タイトルは失聴とかけているらしく、主人公の谷川は序盤に聴力を失ってしまう。その割に結構普通にペラペラと喋っていて、聴こえていたことがあるとは言えこんなに喋れるもんだろうかという疑問は湧かないでもない。でもそうしないと多分ストーリー展開がもたついてしまうので仕方ないかな。
ラストはとても印象的だった。さあこれから二人の戦いが始まる、ってところでエンディングテーマが流れ出したことにまず衝撃を受けた。勝負の行方はわからずじまいで、これに最初は不満だったんだが、後になってジワジワと良さがわかってきた。このオチだからこそいいんだよな。
勝つのが谷川であれ梓であれ、若い命がまた一つ失われてしまうという結果は変わらない。どちらの命も同じように尊いもので、谷川が勝ったから良かったね、めでたしめでたしとはならないんだってことを表しているんだよね。
次回からは原作者が山本周五郎から池波正太郎にチェンジ。そして次回の主役は片岡愛之助。有名どころ持ってきたね。キャストの地味さが好きなので個人的にはこういうのに心惹かれなかったりはするんだけど。

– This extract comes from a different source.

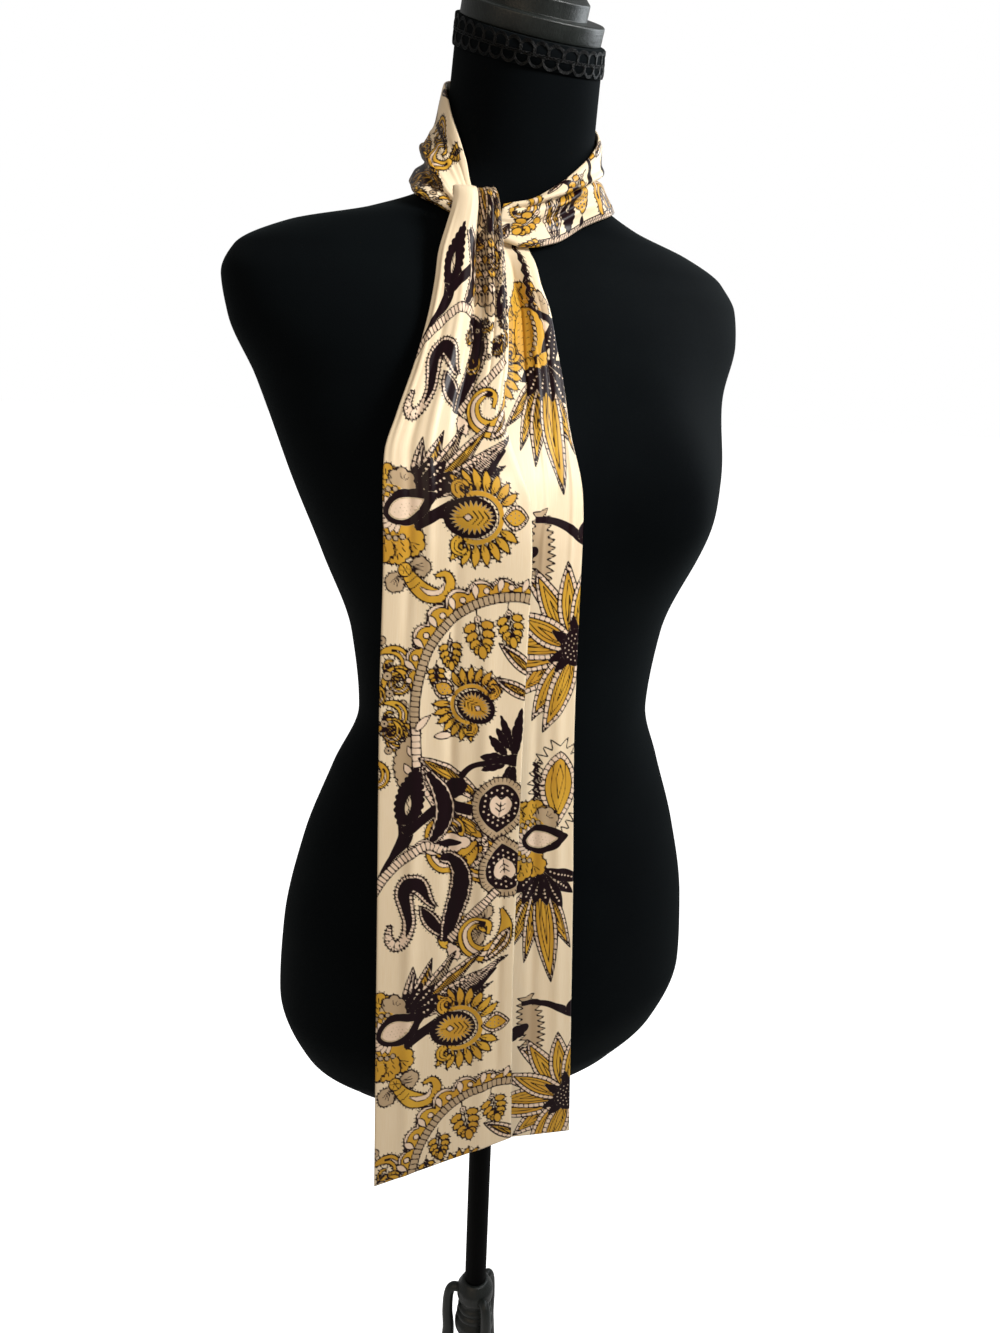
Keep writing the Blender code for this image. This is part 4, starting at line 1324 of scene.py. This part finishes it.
def dotted_paisley(cloth, spot):
    """A dark paisley with pale dots and a heart, in a rung border."""
    outer = moved(spot, lobed(boteh(1.3), 8.0, 0.5))
    paint(cloth, outer, "mauve")
    fringe(cloth, outer, 3.2, 1.5)
    fringe(cloth, outer, 3.2, -3.2)
    put(cloth, spot, boteh(1.0), "ink", 0)
    grid = staggered(np.arange(3, 31, 3.4), np.arange(-9.8, 11, 3.2), 1.7)
    dots(cloth, spot, grid[to_loop(grid[:, 0], grid[:, 1], boteh(1.0)) < -1.5], 0.8, "light")
    put(cloth, spot, through(HEART, 40)[:-1], "light")
    draw(cloth, spot, [[11, 0], [19.5, 0]], 0.9)
    for x in (13.5, 16.5):
        draw(cloth, spot, [[x + 2.2, -3.0], [x, 0], [x + 2.2, 3.0]], 0.9)


def gold_paisley(cloth, spot):
    """A gold curl that swells and winds in on itself, with a pale line inside and hairs outside."""
    line = through(CURL, 46)
    wide = np.array([2, 6, 8.5, 9, 8.5, 7.5, 6, 4, 2]) * spot[3]
    paint(cloth, ribbon(moved(spot, line), wide), "gold", hairs=(2.6, 1.4))
    draw(cloth, spot, line[8:38] + (0.6, 0.2), 2.4 * spot[3])
    wide = np.array([0.6, 2.6, 2.8, 2.2, 1.2]) * spot[3]
    paint(cloth, ribbon(moved(spot, line[9:36]), wide), "light", FINE_LINE)


def crest(cloth, spot):
    """A dense crest of small paisleys and beads."""
    for at, turn, size in (((0, 0), 24, 0.66), ((4, 20), -34, 0.62), ((-12, 10), 100, 0.55), ((8, 38), 60, 0.66),
                           ((-8, 40), 150, 0.55), ((10, 8), 70, 0.5), ((-10, -10), 60, 0.5)):
        gold_paisley(cloth, branch(spot, at, turn, size))
    for at in ((6, 12), (-4, 27), (15, 28), (-14, 30), (2, -8)):
        dots(cloth, spot, [at], 2.6 * spot[3], "mauve", 0.9)
        dots(cloth, spot, [at], 0.9, "ink")


def medallion(cloth, spot):
    """Curls and rung leaves that fan out from one point, with beads between."""
    for turn in (112, 248):
        gold_paisley(cloth, branch(spot, (0, 0), turn, 0.72))
    for turn in (140, 220):
        ladder_leaf(cloth, branch(spot, (0, 0), turn), 26, 12, 2, "gold", 2.6)
    for turn in (164, 196):
        gold_paisley(cloth, branch(spot, (-5, 0), turn, 0.85))
    put(cloth, branch(spot, (-8, 0), 180), lobed(petal(30, 9), 6.0, 1.0), "light")
    put(cloth, branch(spot, (-12, 0), 180), petal(18, 4), "ink", 0)
    dots(cloth, spot, [[-4, -7], [-4, 7], [-18, -9], [-18, 9]], 1.8, "mauve", 0.9)


def bud(cloth, spot):
    """A pinwheel bud between two fanned petals, over a banded bell and a curl."""
    for side in (-1, 1):
        wing = branch(spot, (0, side * 2), side * 64)
        put(cloth, wing, lobed(petal(13, 11, full=1.2), 4.2, 0.8), "mauve", hairs=(2.2, 1.2))
        for turn in (-14, 0, 14):
            draw(cloth, branch(wing, (0, 0), turn), [[3, 0], [9, 0]])
    bell = ((2, 0), (10, -1), (18, -4), (23, -10), (21, -18), (14, -19), (12, -13))
    widths = np.array([7, 9, 10, 8.5, 6.5, 4.5, 2]) * spot[3]
    sweep(cloth, spot, bell, 30, widths, "gold", INK_LINE, hairs=(2.4, 1.2))
    widths = np.array([0.8, 3.2, 3.0, 1.0]) * spot[3]
    sweep(cloth, spot, ((13, -2.5), (18.5, -5.5), (21, -11), (18, -16)), 16, widths, "light", FINE_LINE)
    for x in (6.5, 10.5):
        draw(cloth, spot, [[x, -3.6], [x + 1, 0.6], [x, 5]], 0.9)
    dots(cloth, spot, [[0, 0]], 4.0 * spot[3], "gold", INK_LINE)
    for turn in (0, 60, 120):
        draw(cloth, branch(spot, (0, 0), turn), [[-2.8, 0], [2.8, 0]], 0.7)


print("a paisley of size 1.3 has", len(boteh(1.3)), "points")

# %% Scrolls and stems
BAND = ((-3, 3), (6, 6), (11, 16), (10, 30), (6, 44), (3, 56), (1, 64))
HOOK = ((-6, 39), (-11, 34), (-17, 24), (-23, 21), (-28, 28), (-26, 39), (-24, 50), (-27, 61), (-33, 66), (-38, 60),
        (-37, 51))
ARCH = ((0, 0), (-1, -20), (2, -42), (9, -62), (24, -80), (44, -90), (66, -92), (84, -86))
# The spot for points that are on the cloth already
HERE = (0.0, 0.0, 0.0, 1.0)


def scroll(cloth, spot):
    """A dark swelling band, a blade that turns back from its foot, and a hooked curl with a dotted tail."""
    curve = through(HOOK, 50)
    hook = moved(spot, curve)
    widths = np.array([3, 8, 12, 13, 12, 10, 8, 7, 7, 6, 3]) * spot[3]
    paint(cloth, ribbon(hook, widths), "light", hairs=(2.6, 1.2), rungs=(2.6, 2.0))
    paint(cloth, ribbon(hook[:34], np.array([1, 3.5, 8, 9, 8, 6, 4, 1]) * spot[3]), "ink", 0)
    dots(cloth, spot, curve[37:48:3], 0.8, "ink")
    blade = branch(spot, (2, 63), -130)
    put(cloth, blade, petal(32, 11, 1.5, full=1.15), "light", hairs=(2.6, 1.4), rungs=(2.6, 1.8))
    put(cloth, branch(spot, (0.6, 61), -130), petal(28, 7.5, 1.5, full=1.15), "ink", 0)
    line = moved(spot, through(BAND, 50))
    wide = np.array([3, 7, 9.5, 10, 9, 7.5, 3])
    paint(cloth, ribbon(line, (wide + 4.4) * spot[3]), "light", hairs=(2.6, 1.2), rungs=(2.6, 2.0))
    paint(cloth, lobed(ribbon(line, wide * spot[3]), 9.0, 0.8), "ink", 0)
    put(cloth, branch(spot, (4, 66), 60), lobed(petal(13, 8, full=1.2), 3.6, 0.9), "light", hairs=(2.4, 1.3))
    ladder_stem(cloth, spot, through([[4, 64], [14, 52], [26, 38], [36, 28]], 24), 6.0, "light", 2.6)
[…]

キャストと言えば、今回の主役の水田航生はテニミュに出ていた人らしい。遠藤雄弥もそうだったはずだし、この枠にはテニミュだとか特撮出身で知名度低めな俳優がちょくちょく主役あるいは重要な役で出ているようだ。でもそういうのを喜びそうな層の人たちがこの時代劇を見てるかというと、あまり見てなさそう。「人形佐七捕物帳」には若い特撮ファンもそれなりに食いついていたっぽいけど。
なんとなくこの枠の過去のキャストを調べてみたら、同じ人が二回、三回と出ていたりした。今回杉永役で出ていた遠藤雄弥も「人形佐七捕物帳」にも出ていたみたい。
一回も出ていない人で、このシリーズの雰囲気に合っていそうな俳優と言えば、私がパッと思いつくのは林泰文かな。ちょうどいい感じの地味さだし、時代劇慣れもしていそうだし。いつか見られるといいな。